Can rebalancing be automated
Yes. Many platforms allow automatic rebalancing by schedule or when contributions are made. Automation reduces emotional mistakes and keeps you on track.
Do I need to rebalance in a target-date fund
Target-date funds rebalance automatically toward a chosen glidepath. If your entire portfolio is in a single target-date fund, you don’t need to rebalance separately.
How does rebalancing interact with tax-loss harvesting
You can combine both strategies: realize losses to offset gains while rebalancing. The two can work together to improve after-tax returns, but be mindful of wash-sale rules when buying similar assets.
Should I rebalance when I’m retired or withdrawing funds
When withdrawing, consider a gradual shift to more conservative assets to preserve capital. Rebalancing can still help, but you may want to widen tolerance bands to avoid forced sales in downturns.
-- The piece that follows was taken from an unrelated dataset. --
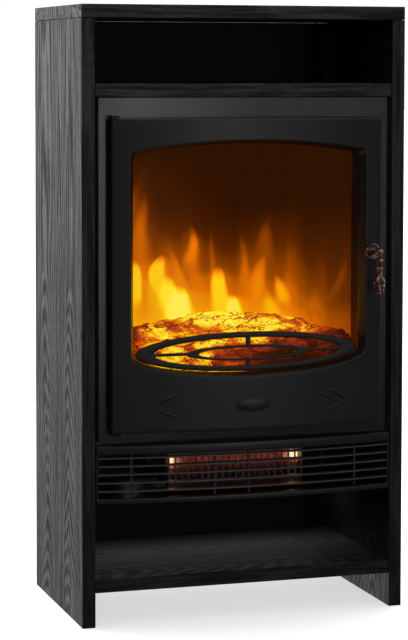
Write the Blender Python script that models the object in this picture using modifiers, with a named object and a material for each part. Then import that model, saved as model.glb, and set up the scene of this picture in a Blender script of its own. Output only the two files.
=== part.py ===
"""Electric fireplace: a tall wood-effect cabinet with a niche, a stove-style heater insert and a log bay.

Units are metres. +Z is up, +X is the viewer's right and -Y faces the viewer. The origin is on the floor,
below the middle of the whole object, handle included.
"""

import math

import bmesh
import bpy
from mathutils import Matrix, Vector

# Cabinet.
WIDTH = 0.550
DEPTH = 0.325
HEIGHT = 1.000
BOARD = 0.022
THIN_BOARD = 0.008
EDGE_ROUND = 0.0008
UPPER_SHELF_TOP = 0.874
BOTTOM_SHELF_TOP = 0.078
BACK_BOARD_INSET = 0.007
BAY_BACK_TOP = 0.230

# The door's bowed front: how far its edges stand before the cabinet, and its bow in the middle.
DOOR_HALF = 0.2285
DOOR_STAND = 0.018
DOOR_BOW = 0.020

# Door handle: a post square to the bowed front, with a drop pull on its end.
HANDLE_X = 0.2105
HANDLE_Z = 0.599
HANDLE_TURN = math.atan(2 * DOOR_BOW * HANDLE_X / DOOR_HALF**2)
SEAT_STAND = DOOR_STAND + DOOR_BOW * (1 - (HANDLE_X / DOOR_HALF) ** 2)
ROSETTE_RADIUS = 0.0134
BALL_STAND = 0.0245
BALL_RADIUS = 0.006
PULL_RADIUS = 0.0105
PULL_SLOT = 0.0016
HANDLE_REACH = SEAT_STAND + BALL_STAND * math.cos(HANDLE_TURN) + PULL_RADIUS

# Clearance between pieces that touch, and between a pin and its hole.
GAP = 0.0003
RUNNING = 0.0001

# Edges that turn by more than this stay sharp on a round piece.
SMOOTH_LIMIT = math.radians(35)

FRONT = (HANDLE_REACH - DEPTH) / 2
BACK = FRONT + DEPTH
INSIDE = WIDTH / 2 - BOARD

# Heater insert.
INSERT_BOTTOM = 0.200
FRAME_BOTTOM = 0.299
FRAME_TOP = 0.851
FRAME_HALF = 0.246
FRAME_FACE = FRONT + 0.006
FRAME_BACK = FRAME_FACE + 0.002
CASE_HALF = 0.244
CASE_FRONT = FRAME_BACK + GAP
CASE_BACK = FRONT + 0.215
CASE_SHEET = 0.0012

# Viewing hole of the front frame and the firebox behind it.
VIEW_HALF = 0.205
VIEW_BOTTOM = 0.402
VIEW_TOP = 0.800
CONTROL_HOLE = ((-0.125, 0.335), (0.125, 0.383))
LINER_HALF = 0.2200
LINER_SHEET = 0.0015
SCREEN_FRONT = FRONT + 0.099
SCREEN_THICK = 0.003
BED_HALF = 0.2045
FLOOR_TOP = 0.3945

# Door.
DOOR_BOTTOM = 0.316
DOOR_TOP = 0.818
DOOR_BACK = FRONT + 0.004
DOOR_EDGE = FRONT - DOOR_STAND
DOOR_SHEET = 0.003
HINGE_X = -0.222
HINGE_Y = FRONT - 0.012
PIN_RADIUS = 0.0025
BOW_STEPS = 21

# Window of the door: (half width, arch top, sag below the waist, corner radius) of its outline on the
# bowed front and of the smaller one at the back of the deep rim.
WINDOW_FRONT = (0.2000, 0.7830, 0.0360, 0.0120)
WINDOW_BACK = (0.1925, 0.7775, 0.0335, 0.0080)
WINDOW_RISE = 0.017
WINDOW_WAIST = 0.440
RIM_BACK = FRONT - 0.006
RIM_WALL = 0.003
GLASS_THICK = 0.003
GLASS_HALF = 0.200

# Fret in the lower part of the window. Its front bulges a little and its ends lie by the rim's back.
FRET_CENTRE = 0.4399
FRET_HALF = 0.1890
FRET_HEIGHT = 0.0320
FRET_BULGE = 0.0025
FRET_THICK = 0.0035
# Half width, half height and middle height of its slot oval, inner ring and centre slot.
FRET_SLOTS = (0.1585, 0.0231, 0.4396)
FRET_RING = (0.1045, 0.0128, 0.4379)
FRET_CENTRE_SLOT = (0.0835, 0.0086, 0.4376)
FRET_BAR = (0.4360, 0.4410)

# Grille below the door.
GRILLE_HALF = 0.251
GRILLE_BOW = 0.023
GRILLE_DEPTH = 0.014
GRILLE_REAR = FRONT + 0.0315
RAIL_DEPTH = 0.020
BLADE_THICK = 0.0022
BLADE_PITCH = 0.01345
FIRST_BLADE = 0.2210
BLADE_COUNT = 5
LOWER_RAIL_TOP = 0.2085
UPPER_RAIL = (0.2790, 0.2945)
RIB_WIDTH = 0.004
RIB_PLACES = (-0.192, -0.055, 0.003, 0.192)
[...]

Does rebalancing matter for small portfolios
Yes, but be mindful of per-trade fixed costs. For very small accounts, using simple strategies like contribution-based rebalancing or annual checks can be more practical.
How do I rebalance multiple asset classes like international stocks, real estate, and bonds
Set clear targets for major buckets and rebalance at the bucket level. For example, rebalance between stocks and bonds first, then within stocks between domestic and international. This reduces trading complexity.
Is it okay to let winners run instead of rebalancing
Letting winners run increases concentration risk. If you’re intentionally tilting toward an asset for a reason, document the plan and set limits. Otherwise, regular rebalancing protects you from accidental concentration.
How does drag from transaction costs compare to the benefit of rebalancing
For low-fee brokers and tax-deferred accounts, transaction costs are minimal. In taxable accounts, tax costs can outweigh rebalancing benefits, so use contribution-driven moves or limit trades to significant drift.
Can rebalancing be used as part of a risk-parity or volatility targeting strategy
Yes. Those are more advanced strategies that rebalance based on volatility or risk contributions rather than simple percent allocations. They require careful implementation and monitoring.
How should I rebalance a concentrated stock position
Large concentrated positions need special care. Consider a staged sell-down plan to spread tax impact across years, or use hedging strategies. Seek professional advice for very large concentrations.
Should I rebalance when markets are crashing
Rebalancing during a crash forces you to buy the underweight assets while prices are low, which is usually beneficial. However, be mindful of withdrawal needs and tax consequences if you must sell to rebalance.
What tools can help me track drift and rebalance needs
Most brokerages and portfolio trackers show allocation drift and offer alerts. Spreadsheets work too. The best tool is the one you will actually use consistently.
How does rebalancing tie into my withdrawal strategy in retirement
Rebalancing keeps your risk steady, which helps with predictable withdrawals. Pair it with a cash buffer to avoid selling assets in a down market when you need income.
Is rebalancing relevant if I only hold index funds
Yes. Index funds still change value. Rebalancing maintains your mix of broad market exposures and is especially simple with low-cost index funds.
When should I change my target allocation
Change the target only when your goals, time horizon, or risk tolerance change. For early retirees, this often happens when you actually stop working or when your withdrawal needs shift.
How do I test a rebalancing strategy before committing
Backtesting on historical returns can show how different rules behaved, but don’t overfit. A small live pilot with real contributions will reveal practical issues like taxes and slippage.
Can rebalancing be part of a passive income strategy
Yes. Rebalancing supports passive income by keeping your allocation aligned with income needs and risk tolerance. It doesn’t generate income directly but helps preserve capital and income stability.